In addition to any pre-calculated features, the extract_features() function generates 74 descriptive features for each cell on every frame using the frame images and pre-generated cell boundaries, based on size, shape, texture, and the local cell density. The output is a dataframe comprising the FrameID, CellID, and ROI_filename identifying columns, the 74 features as columns, and any additional features that may be present (such as from copy_features()) in further columns.
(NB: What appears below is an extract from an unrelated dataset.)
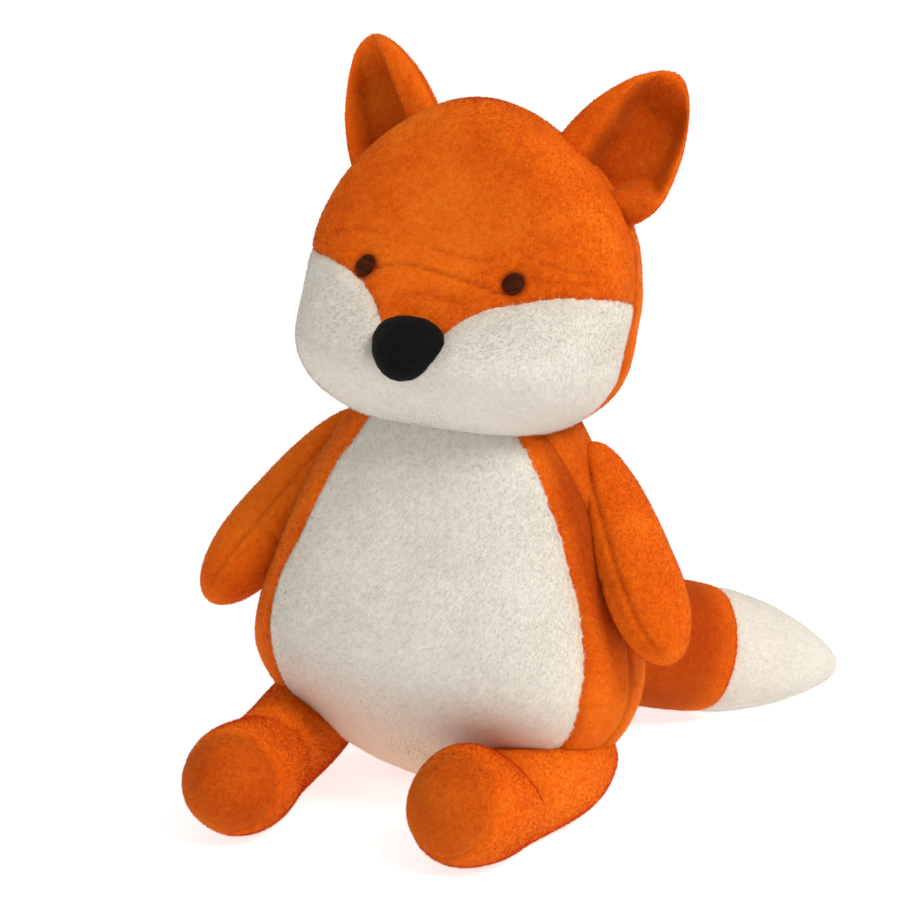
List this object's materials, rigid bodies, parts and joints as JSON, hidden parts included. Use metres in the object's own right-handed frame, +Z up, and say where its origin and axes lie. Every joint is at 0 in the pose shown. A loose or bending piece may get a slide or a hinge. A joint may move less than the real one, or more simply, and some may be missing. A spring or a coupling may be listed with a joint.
{
  "type": "plush fox",
  "caption": "Seated plush fox of orange and white pile fabric with a white tummy, a velour nose, cupped ears and a thick tail",
  "frame": {"origin": "on the floor at the middle of the flat patch of the underside that the fox sits on", "axes": "+Z up, the fox faces -Y, its left side is +X"},
  "size_m": [0.2727, 0.3627, 0.3716],
  "materials": {
    "orange_pile": "short soft pile, matt",
    "white_pile": "short soft pile, matt",
    "nose_velour": "close velour, matt",
    "eye_thread": "satin-stitched thread, slight sheen",
    "fibre_fill": "loose polyester fibre",
    "bag_cloth": "plain woven cloth"
  },
  "bodies": {
    "torso": {"tummy_panel": "white_pile", "side_panel_left": "orange_pile", "side_panel_right": "orange_pile", "back_panel": "orange_pile", "body_stuffing": "fibre_fill", "pellet_bag": "bag_cloth"},
    "head": {"forehead_panel": "orange_pile", "muzzle_panel": "white_pile", "head_back_panel": "orange_pile", "head_stuffing": "fibre_fill", "nose_cover": "nose_velour", "nose_stuffing": "fibre_fill", "eye_left": "eye_thread", "eye_right": "eye_thread"},
    "ear_left": {"ear_lining_left": "orange_pile", "ear_back_left": "orange_pile"},
    "ear_right": {"ear_lining_right": "orange_pile", "ear_back_right": "orange_pile"},
    "arm_left": {"arm_outer_panel_left": "orange_pile", "arm_inner_panel_left": "orange_pile", "arm_stuffing_left": "fibre_fill"},
    "arm_right": {"arm_outer_panel_right": "orange_pile", "arm_inner_panel_right": "orange_pile", "arm_stuffing_right": "fibre_fill"},
    "leg_left": {"leg_cover_left": "orange_pile", "sole_pad_left": "orange_pile", "leg_stuffing_left": "fibre_fill"},
    "leg_right": {"leg_cover_right": "orange_pile", "sole_pad_right": "orange_pile", "leg_stuffing_right": "fibre_fill"},
    "tail": {"tail_sleeve": "orange_pile", "tail_tip": "white_pile", "tail_stuffing": "fibre_fill"}
  },
  "joints": [
    {"name": "head_turn", "type": "hinge", "parent": "torso", "child": "head", "pos_m": [0, 0.001, 0.195], "axis": [0, 0, 1], "range_deg": [-30, 30], "stiffness_Nm_per_rad": 0.3},
    {"name": "ear_left_fold", "type": "hinge", "parent": "head", "child": "ear_left", "pos_m": [0.06448, 0.01727, 0.32135], "axis": [0.9006, -0.0736, -0.4283], "range_deg": [0, 25], "stiffness_Nm_per_rad": 0.05},
    {"name": "ear_right_fold", "type": "hinge", "parent": "head", "child": "ear_right", "pos_m": [-0.05357, 0.01656, 0.32044], "axis": [0.8735, 0.0891, 0.4786], "range_deg": [0, 25], "stiffness_Nm_per_rad": 0.05},
    {"name": "arm_left_swing", "type": "hinge", "parent": "torso", "child": "arm_left", "pos_m": [0.0645, 0.003, 0.187], "axis": [-0.9304, 0, -0.3665], "range_deg": [-40, 60], "stiffness_Nm_per_rad": 0.2},
    {"name": "arm_right_swing", "type": "hinge", "parent": "torso", "child": "arm_right", "pos_m": [-0.0645, 0.003, 0.187], "axis": [-0.9304, 0, 0.3665], "range_deg": [-40, 60], "stiffness_Nm_per_rad": 0.2},
    {"name": "leg_left_drop", "type": "hinge", "parent": "torso", "child": "leg_left", "pos_m": [0.07, 0.0175, 0], "axis": [1, 0, 0], "range_deg": [0, 60], "stiffness_Nm_per_rad": 0.3},
    {"name": "leg_right_drop", "type": "hinge", "parent": "torso", "child": "leg_right", "pos_m": [-0.068, 0.0175, 0], "axis": [1, 0, 0], "range_deg": [0, 60], "stiffness_Nm_per_rad": 0.3},
    {"name": "tail_swing", "type": "hinge", "parent": "torso", "child": "tail", "pos_m": [-0.06, 0.0485, 0.0705], "axis": [0, 0, 1], "range_deg": [0, 50], "stiffness_Nm_per_rad": 0.2}
  ]
}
The program expects frames to be named according to the scheme <experiment name>-<frameid>.tif, where <frameid> is a 4 digit zero-padded integer corresponding to the FrameID column, and located in the frame_folder directory, while ROI files are named according to the ROI_filename column and located in the roi_folder directory.

from cellphe.features import extract_features
roi_folder = "05062019_B3_3_Phase"
image_folder = "05062019_B3_3_imagedata"
new_features = extract_features(feature_table, roi_folder, image_folder, framerate=0.0028)

Variables are calculated from the time series for any pre-existing features as well as the output of extract_features(), providing both summary statistics and indicators of time-series behaviour at different levels of detail obtained via wavelet analysis. 15 summary scores are calculated for each feature, in addition to the cell trajectory, thereby resulting in a default output of 1081 features (15x72 + 1). These are output in the form of a dataframe with the first column being the CellID used previously.

from cellphe.features import time_series_features
tsvariables = time_series_features(new_features)